As partículas produzidas usam fragmentos de proteínas para simular o vírus inteiro e ativar a resposta imune. Foto: Renato Rodrigues/Comunicação Butantan
Por Assessoria de Imprensa/Governo do Estado de SP
Uma plataforma tecnológica feita no Instituto Butantan a partir do vírus Zika pode ajudar no desenvolvimento de uma vacina contra a doença, de acordo com estudo publicado na editora de pesquisa suíça Frontiers in Pharmacology. Os pesquisadores desenvolveram VLPs (do inglês virus-like particles), partículas que “imitam” o vírus, uma técnica que já é usada em outros imunizantes, como do HPV e da hepatite B.
Ainda sem vacina disponível no mercado, o Zika tem como principal impacto a microcefalia (malformação do cérebro), que acomete recém-nascidos de mães que foram infectadas durante a gestação.
Segundo a Organização Mundial da Saúde (OMS), existem registros de circulação do vírus em 89 países. No Brasil, o Zika foi responsável por 50% das 3,7 mil infecções congênitas (transmitidas da mãe para o bebê) confirmadas entre 2015 e 2022, de acordo com o Ministério da Saúde.
Diferente de vacinas inativadas ou atenuadas, as VLPs não utilizam o vírus inteiro e não contêm material genético viral, somente fragmentos de proteínas. Elas se agrupam e formam uma partícula semelhante ao vírus que “engana” o organismo, ativando a resposta imune.
“As VLPs conseguem induzir alta resposta celular porque entram nas células, como os vírus, mas são incapazes de se replicar e causar doença.
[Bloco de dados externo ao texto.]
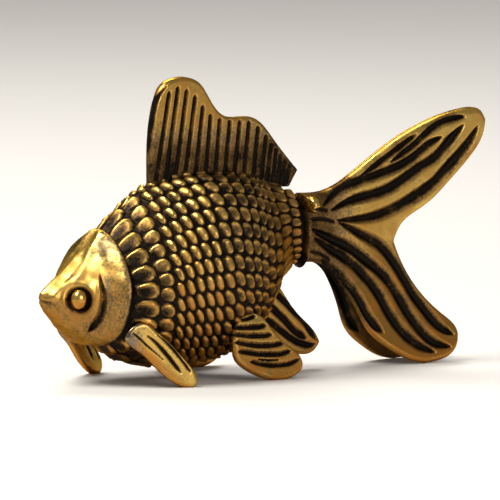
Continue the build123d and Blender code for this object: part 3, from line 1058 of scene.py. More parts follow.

E as VLPs que acabam ficando na circulação sanguínea ativam a resposta de anticorpos”, afirma a pesquisadora Soraia Jorge, diretora do Laboratório de Biotecnologia Viral do Butantan, que coordenou o estudo.
As partículas foram produzidas em células de inseto, utilizando um baculovírus recombinante que carrega informações genéticas do Zika (e não infecta humanos). Na cultura celular de insetos, ambos se multiplicam. “Formam-se dois lotes: baculovírus modificados e VLPs de Zika, que nós conseguimos separar para obter somente as VLPs purificadas”, explica a cientista.
Nesse momento, as VLPs estão prontas para serem testadas em animais para avaliar a segurança e imunogenicidade (capacidade de provocar resposta imune). Segundo Soraia, testes pré-clínicos conduzidos em outros países já demonstraram que partículas semelhantes ao Zika são imunogênicas, então a expectativa é que os resultados sejam positivos.
Além de ser segura e comprovadamente eficaz, a plataforma estudada há décadas pode ser aplicada no desenvolvimento de outras vacinas. “Podemos usar esse mesmo sistema de células de inseto em qualquer vírus semelhante ao Zika, como febre amarela e dengue, que são outros arbovírus. Temos estrutura e know-how para isso”, destaca Soraia, que também desenvolve VLPs do vírus da raiva e do SARS-CoV-2 por meio de outros sistemas. É possível produzir essas moléculas em bactérias, leveduras, plantas transgênicas e células de mamíferos e insetos.
Zika pode causar microcefalia e síndrome de Guillain-Barré
O Zika é transmitido pelo mosquito Aedes aegypti – o mesmo que transmite dengue, chikungunya e febre amarela. A transmissão entre humanos também pode ocorrer de mãe para filho durante a gestação, ou por meio do contato sexual e transfusão de sangue. As principais complicações associadas à doença são a microcefalia e outras malformações em bebês e, em adultos, a síndrome de Guillain-Barré, doença do sistema nervoso caracterizada por fraqueza muscular, formigamento ou perda da sensibilidade.
O diagnóstico da doença é um desafio e a maioria das pessoas não apresenta sintomas. Nos casos sintomáticos, ocorre erupção cutânea, febre, conjuntivite, dores musculares e articulares, mal-estar e dor de cabeça, que duram de 2 a 7 dias. Como são sinais comuns a outras arboviroses, o diagnóstico precisa ser confirmado em testes laboratoriais.
“O desenvolvimento de uma plataforma de vacinas considerada segura, especialmente para aqueles que apresentam alto risco de sofrer os efeitos da infecção pelo Zika, como indivíduos imunocomprometidos e mulheres grávidas, é de extrema importância e uma prioridade de saúde pública”, ressalta o artigo dos pesquisadores do Butantan.